Data extract —
☆ ☆ ☆ ☆ ☆

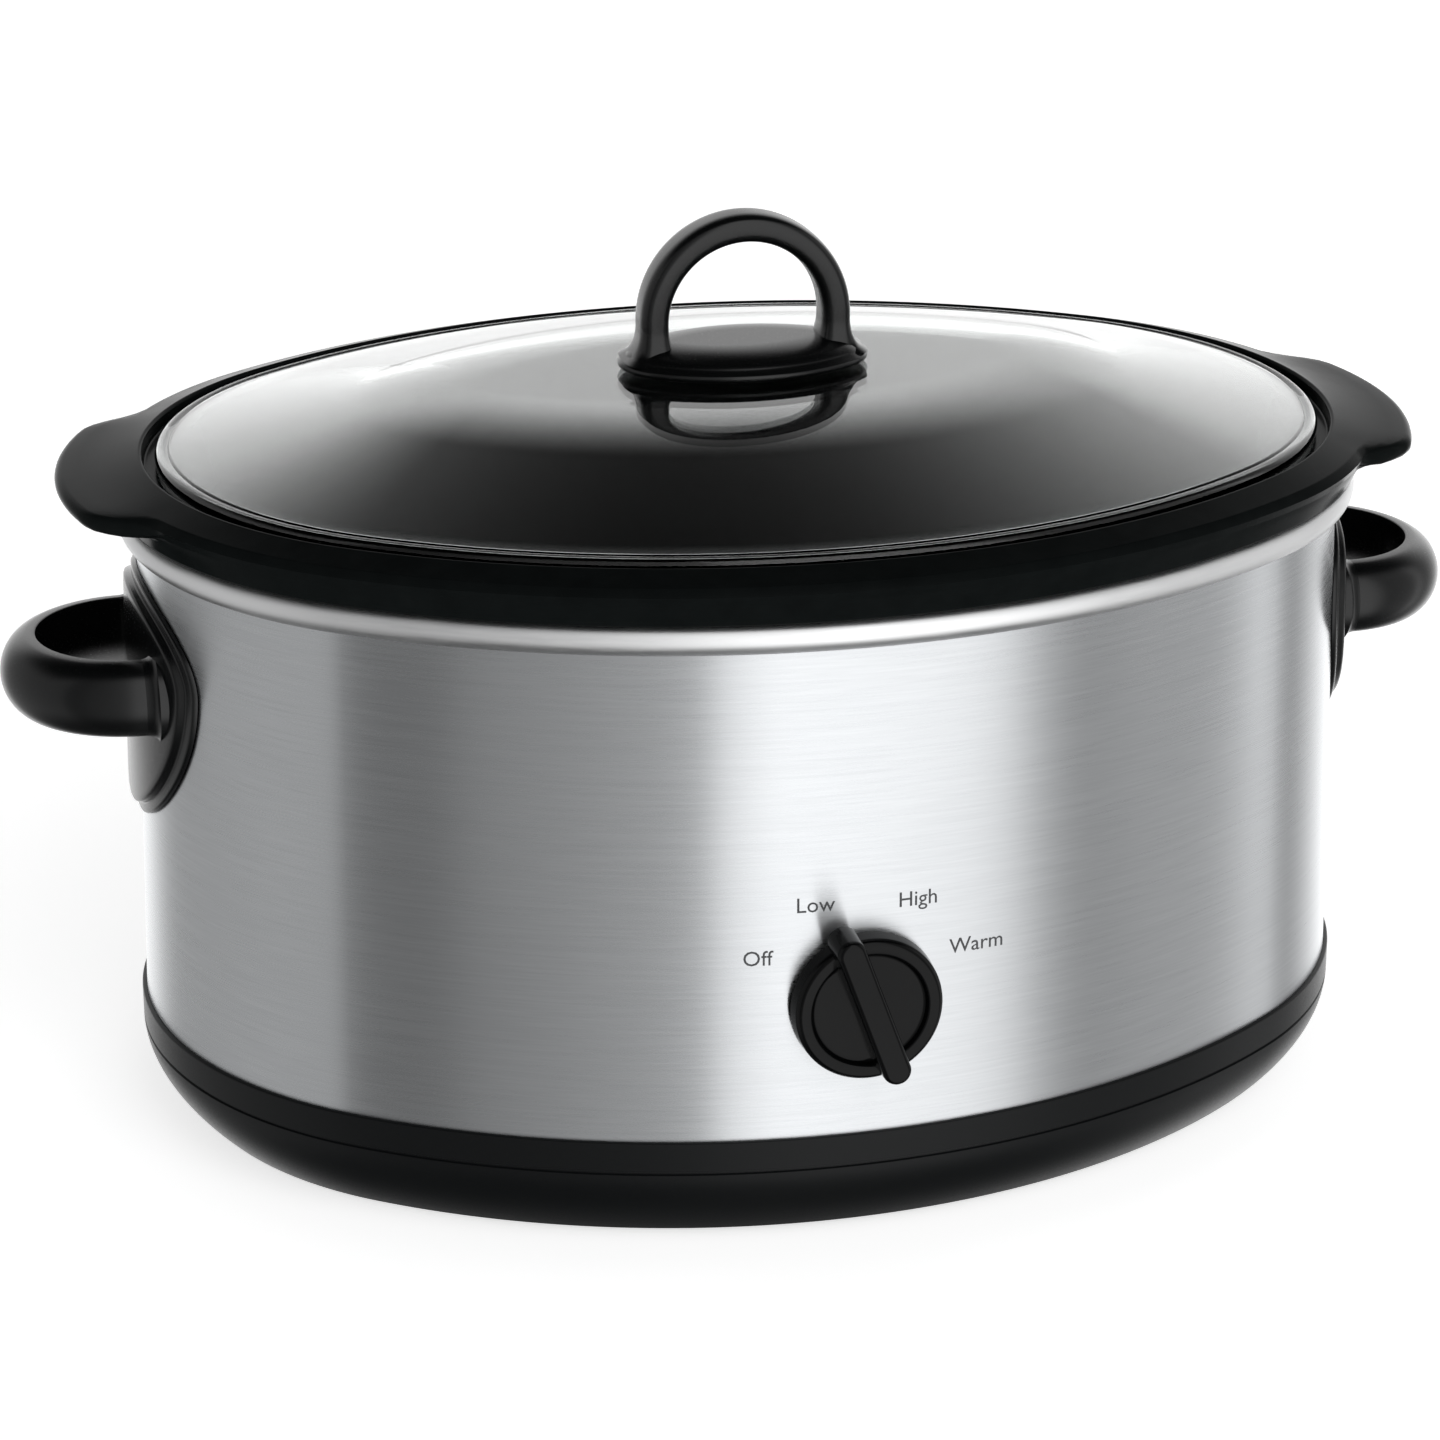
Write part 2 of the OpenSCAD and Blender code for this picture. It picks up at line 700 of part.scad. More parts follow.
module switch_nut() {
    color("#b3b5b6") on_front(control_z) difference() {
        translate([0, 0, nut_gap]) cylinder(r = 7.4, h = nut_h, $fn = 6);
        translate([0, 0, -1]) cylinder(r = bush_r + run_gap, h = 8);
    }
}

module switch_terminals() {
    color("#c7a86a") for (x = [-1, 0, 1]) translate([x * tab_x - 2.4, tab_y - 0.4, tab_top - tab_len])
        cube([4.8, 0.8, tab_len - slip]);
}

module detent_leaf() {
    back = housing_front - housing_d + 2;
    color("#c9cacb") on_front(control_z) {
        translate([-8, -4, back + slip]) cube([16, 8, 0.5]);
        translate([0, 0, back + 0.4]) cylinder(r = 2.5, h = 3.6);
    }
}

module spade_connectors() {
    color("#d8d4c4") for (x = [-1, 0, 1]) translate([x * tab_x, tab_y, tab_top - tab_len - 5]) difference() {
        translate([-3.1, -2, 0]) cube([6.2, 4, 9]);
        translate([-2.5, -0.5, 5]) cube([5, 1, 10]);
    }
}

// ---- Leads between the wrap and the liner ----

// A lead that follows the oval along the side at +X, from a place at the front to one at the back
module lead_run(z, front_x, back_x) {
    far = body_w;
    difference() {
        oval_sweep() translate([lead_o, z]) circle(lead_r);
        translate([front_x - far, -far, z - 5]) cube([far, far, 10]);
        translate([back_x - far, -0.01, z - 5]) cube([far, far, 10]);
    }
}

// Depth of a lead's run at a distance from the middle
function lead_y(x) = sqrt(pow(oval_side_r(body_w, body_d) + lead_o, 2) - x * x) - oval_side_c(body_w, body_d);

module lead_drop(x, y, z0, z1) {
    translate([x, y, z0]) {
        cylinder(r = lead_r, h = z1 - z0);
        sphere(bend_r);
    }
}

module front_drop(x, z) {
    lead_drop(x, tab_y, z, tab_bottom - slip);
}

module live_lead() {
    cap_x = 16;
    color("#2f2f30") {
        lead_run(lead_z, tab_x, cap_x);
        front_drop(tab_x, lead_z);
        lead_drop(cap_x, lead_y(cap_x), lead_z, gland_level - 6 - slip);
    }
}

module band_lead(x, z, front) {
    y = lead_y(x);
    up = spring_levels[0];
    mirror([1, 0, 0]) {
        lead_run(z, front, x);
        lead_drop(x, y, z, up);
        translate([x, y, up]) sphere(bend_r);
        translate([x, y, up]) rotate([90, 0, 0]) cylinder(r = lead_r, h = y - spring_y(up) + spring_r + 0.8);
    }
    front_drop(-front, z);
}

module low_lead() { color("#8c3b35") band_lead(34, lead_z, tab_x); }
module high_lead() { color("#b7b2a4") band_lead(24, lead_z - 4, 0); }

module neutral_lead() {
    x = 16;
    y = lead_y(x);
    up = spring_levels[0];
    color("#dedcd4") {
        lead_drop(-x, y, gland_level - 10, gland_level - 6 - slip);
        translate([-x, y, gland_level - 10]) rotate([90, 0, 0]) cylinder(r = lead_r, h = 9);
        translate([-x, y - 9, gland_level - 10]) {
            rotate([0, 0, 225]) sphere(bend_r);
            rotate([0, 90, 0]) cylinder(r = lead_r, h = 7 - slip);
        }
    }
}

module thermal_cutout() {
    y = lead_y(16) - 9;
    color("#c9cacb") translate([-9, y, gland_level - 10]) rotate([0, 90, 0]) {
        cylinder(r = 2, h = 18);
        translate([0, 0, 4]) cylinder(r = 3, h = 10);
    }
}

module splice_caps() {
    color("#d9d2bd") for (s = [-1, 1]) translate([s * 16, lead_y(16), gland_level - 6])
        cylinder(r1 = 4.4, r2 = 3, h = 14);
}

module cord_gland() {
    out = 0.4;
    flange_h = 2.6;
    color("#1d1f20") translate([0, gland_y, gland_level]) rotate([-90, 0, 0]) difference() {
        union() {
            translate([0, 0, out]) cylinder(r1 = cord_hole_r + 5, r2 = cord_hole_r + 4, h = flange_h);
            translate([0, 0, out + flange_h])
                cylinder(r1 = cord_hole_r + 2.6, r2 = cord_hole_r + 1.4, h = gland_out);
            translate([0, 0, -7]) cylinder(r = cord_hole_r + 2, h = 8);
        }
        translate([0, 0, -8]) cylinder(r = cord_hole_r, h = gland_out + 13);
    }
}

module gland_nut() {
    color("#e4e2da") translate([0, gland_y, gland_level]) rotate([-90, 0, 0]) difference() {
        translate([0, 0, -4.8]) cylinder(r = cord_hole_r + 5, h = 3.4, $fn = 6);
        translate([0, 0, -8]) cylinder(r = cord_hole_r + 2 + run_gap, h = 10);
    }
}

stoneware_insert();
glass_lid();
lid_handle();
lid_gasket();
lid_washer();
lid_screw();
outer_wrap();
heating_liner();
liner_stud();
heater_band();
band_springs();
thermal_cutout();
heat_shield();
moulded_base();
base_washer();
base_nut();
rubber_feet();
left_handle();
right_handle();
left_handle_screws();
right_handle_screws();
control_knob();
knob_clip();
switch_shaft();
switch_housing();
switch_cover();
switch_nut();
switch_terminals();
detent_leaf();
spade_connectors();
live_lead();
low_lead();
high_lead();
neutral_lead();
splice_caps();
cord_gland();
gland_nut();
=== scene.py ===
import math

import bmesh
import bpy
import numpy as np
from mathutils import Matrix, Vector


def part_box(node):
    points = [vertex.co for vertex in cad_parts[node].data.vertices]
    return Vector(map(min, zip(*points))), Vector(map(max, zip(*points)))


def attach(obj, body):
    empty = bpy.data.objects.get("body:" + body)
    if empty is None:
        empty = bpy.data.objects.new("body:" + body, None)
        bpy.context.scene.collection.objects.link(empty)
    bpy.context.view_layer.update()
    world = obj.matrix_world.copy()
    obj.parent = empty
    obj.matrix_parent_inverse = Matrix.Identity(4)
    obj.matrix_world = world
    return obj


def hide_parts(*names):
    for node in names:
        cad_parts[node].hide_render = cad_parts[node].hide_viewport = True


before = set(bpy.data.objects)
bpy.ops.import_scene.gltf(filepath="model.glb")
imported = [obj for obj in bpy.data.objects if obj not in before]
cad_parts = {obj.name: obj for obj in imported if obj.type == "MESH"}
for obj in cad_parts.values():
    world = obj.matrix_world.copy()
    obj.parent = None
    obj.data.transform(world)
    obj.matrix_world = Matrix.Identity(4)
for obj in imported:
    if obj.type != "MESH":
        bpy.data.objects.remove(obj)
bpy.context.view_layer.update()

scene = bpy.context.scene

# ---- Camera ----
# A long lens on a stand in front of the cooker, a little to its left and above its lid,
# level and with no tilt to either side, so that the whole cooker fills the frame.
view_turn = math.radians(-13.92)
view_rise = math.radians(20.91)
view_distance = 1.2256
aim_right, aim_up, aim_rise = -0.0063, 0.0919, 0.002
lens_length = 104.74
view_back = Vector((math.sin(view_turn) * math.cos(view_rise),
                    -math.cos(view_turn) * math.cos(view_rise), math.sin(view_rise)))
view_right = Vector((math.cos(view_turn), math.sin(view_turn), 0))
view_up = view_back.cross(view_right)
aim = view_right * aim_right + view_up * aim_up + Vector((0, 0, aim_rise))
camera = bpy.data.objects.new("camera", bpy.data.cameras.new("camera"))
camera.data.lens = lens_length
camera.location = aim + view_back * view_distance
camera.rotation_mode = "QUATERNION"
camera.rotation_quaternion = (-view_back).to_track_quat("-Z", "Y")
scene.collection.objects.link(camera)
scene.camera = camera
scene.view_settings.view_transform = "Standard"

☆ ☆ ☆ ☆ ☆

Written request — Copy out exactly the lines from the one with "stoneware_insert();" through the one with "obj.matrix_parent_inverse = Matrix.Identity(4)", counting both ends, and no other lines.

Written solution —
stoneware_insert();
glass_lid();
lid_handle();
lid_gasket();
lid_washer();
lid_screw();
outer_wrap();
heating_liner();
liner_stud();
heater_band();
band_springs();
thermal_cutout();
heat_shield();
moulded_base();
base_washer();
base_nut();
rubber_feet();
left_handle();
right_handle();
left_handle_screws();
right_handle_screws();
control_knob();
knob_clip();
switch_shaft();
switch_housing();
switch_cover();
switch_nut();
switch_terminals();
detent_leaf();
spade_connectors();
live_lead();
low_lead();
high_lead();
neutral_lead();
splice_caps();
cord_gland();
gland_nut();
=== scene.py ===
import math

import bmesh
import bpy
import numpy as np
from mathutils import Matrix, Vector


def part_box(node):
    points = [vertex.co for vertex in cad_parts[node].data.vertices]
    return Vector(map(min, zip(*points))), Vector(map(max, zip(*points)))


def attach(obj, body):
    empty = bpy.data.objects.get("body:" + body)
    if empty is None:
        empty = bpy.data.objects.new("body:" + body, None)
        bpy.context.scene.collection.objects.link(empty)
    bpy.context.view_layer.update()
    world = obj.matrix_world.copy()
    obj.parent = empty
    obj.matrix_parent_inverse = Matrix.Identity(4)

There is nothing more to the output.